Perhaps somewhat but I remember watching one of the mini-blimps they use at football games struggle against the wind trying to fly eastward to it’s next assignment. It spent about fifteen minutes more or less over the house going more up and down than forward as it bucked a gusty headwind.
I can’t imagine solar-powered motors doing much more than a suggestion of where it wants to go.
Up in the seriously high altitude regime, say 60K feet and above, winds above about 10 knots are rather rare. So blimp-like performance might be quite valuable.
Though I’m still baffled about the idea of propulsion and a nearly-spherical shape. Those are two things that go together so badly that I have a hard time imagining it would not be better to reshape the balloon before adding propulsion.
From when the western allies were launching 1000s of surveillance balloons over the Soviet Union and other parties. Russian aircraft and weapon development; fascinating and just a small part of the Cold War.
One of the US balloon projects with links to others: [General Mills manufactured surveillance balloons???]
bear in mind that the air is way thinner up there, and hence air-resistance and drag are way lower, too…
of course the same principle applies to the propeller, which does propell in very thin air - maybe a special (thin air optimized?) design of a propeller, - one that would be too “aggressive” for sea-level air, but works (relatively) better in the 50k-100k altitude??
If they seriously think it’s a “spy balloon,” then I would expect it would go to NASIC.
(Which, BTW, is on the same base where my lab is located, and I collaborate with their lab on occasion. And that’s probably all I’m allowed to say about it. )
Yeesh, it seems like every day I learn there’s another federal agency. Not discounting their work, just that I’m always amazed at the size of the government.
Also, we don’t want to confuse where they took the debris first and got it inside the cocoon of US Gov’t secrecy, from where the debris ends up being analyzed in detail.
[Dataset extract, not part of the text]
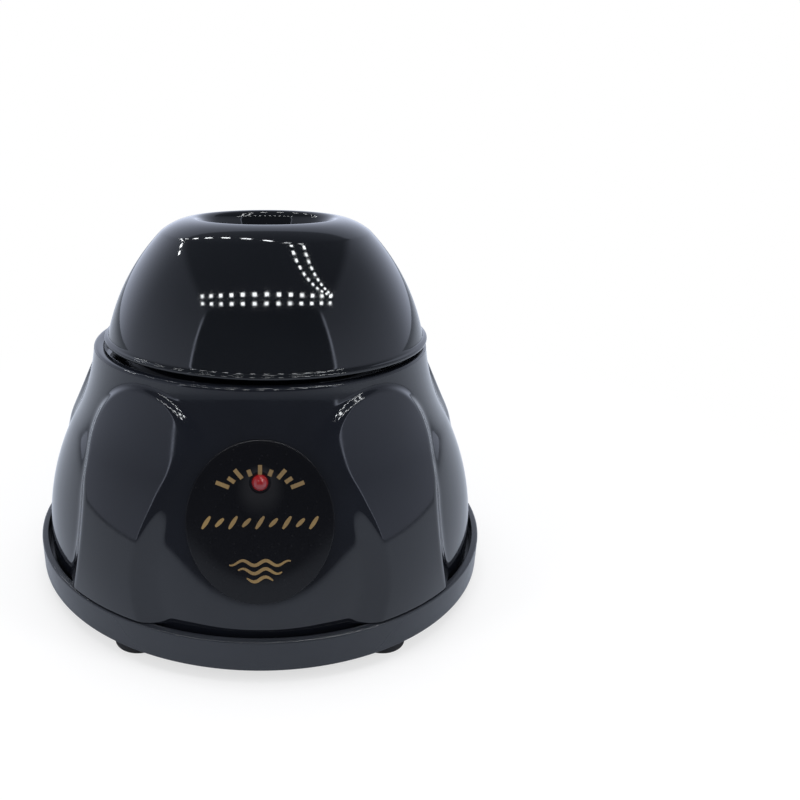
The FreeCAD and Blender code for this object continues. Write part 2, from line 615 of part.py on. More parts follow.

Where the electronic hardware ends up, where the balloon material ends up, and where any data captured ends up are probably 3 different labs belonging to 3 different major government agencies.
This. Plus I’ve seen a high res photo and there was no evidence of rudders or propellers. I’m leaning towards an error in reporting or being BS’ed by whomever they interviewed.
Not to take the thread off topic but I really don’t understand why there couldn’t be a big CIA that encompasses all the different agencies - NSA, DIA, NRO, etc. all folded into one.
I also wonder if, a U-2 plane, at the right altitude, could have used a drag-net to capture the balloon, but this might have sent the plane into a stall, to put it mildly.
For a high-altitude balloon launched from ground, the pressure differential at altitude is likely to be more than the differential at ground level. There appear to be two kinds of high-altitude balloon designs:
One uses an elastic gas envelope. At ground level, it’s approximately round (see pictures in this article), and the material (latex rubber or something with similar mechanical properties) is under approximately uniform tension all around it.
*Another uses whisper-thin plastic material, with a mesh of cables or straps across the top of it carrying the load of the cargo below (pictures in this article). At ground level, it’s a tear-drop shape: the main bulk of the helium is at the top of the envelope, and since the material is not designed to stretch elastically, there’s extra space left inside the envelope for the helium to expand as the balloon rises.
For the elastic gas envelope, when ambient pressure drop as the balloon rises, the envelope increases in size, stretching the elastic material. With greater tension in the material, the difference between interior and exterior pressure will be greater than it was at ground level.
For the whisper-thin plastic gas envelope, the shape changes from a tear drop (at ground level) to something more spherical at high altitude as the helium expands and fills the envelope more completely. As the width of the envelope increases, the straps connecting the cargo to the envelope all change their angle, resulting in greater tension in those straps and more lateral squeezing force being exerted on the envelope. This will result in greater tension on the envelope material than is seen at ground level (and so a greater pressure differential than at ground level) - but since the material is so thin, it surely can’t take on much tension.
I suspect that when you pierce an elastic gas envelope at a single point, you’re likely to create a tear that propagates across the entire envelope, same as what you get when you pop a latex party balloon. For the whisper-thin plastic gas envelope, a catastrophic tear propagating from a single point seems less likely, since there’s less tension.
In the case of the Chinese spy balloon, whatever it was made of, the shock wave and shrapnel from the missile’s continuous-rod warhead appear to have shredded the envelope rather nicely.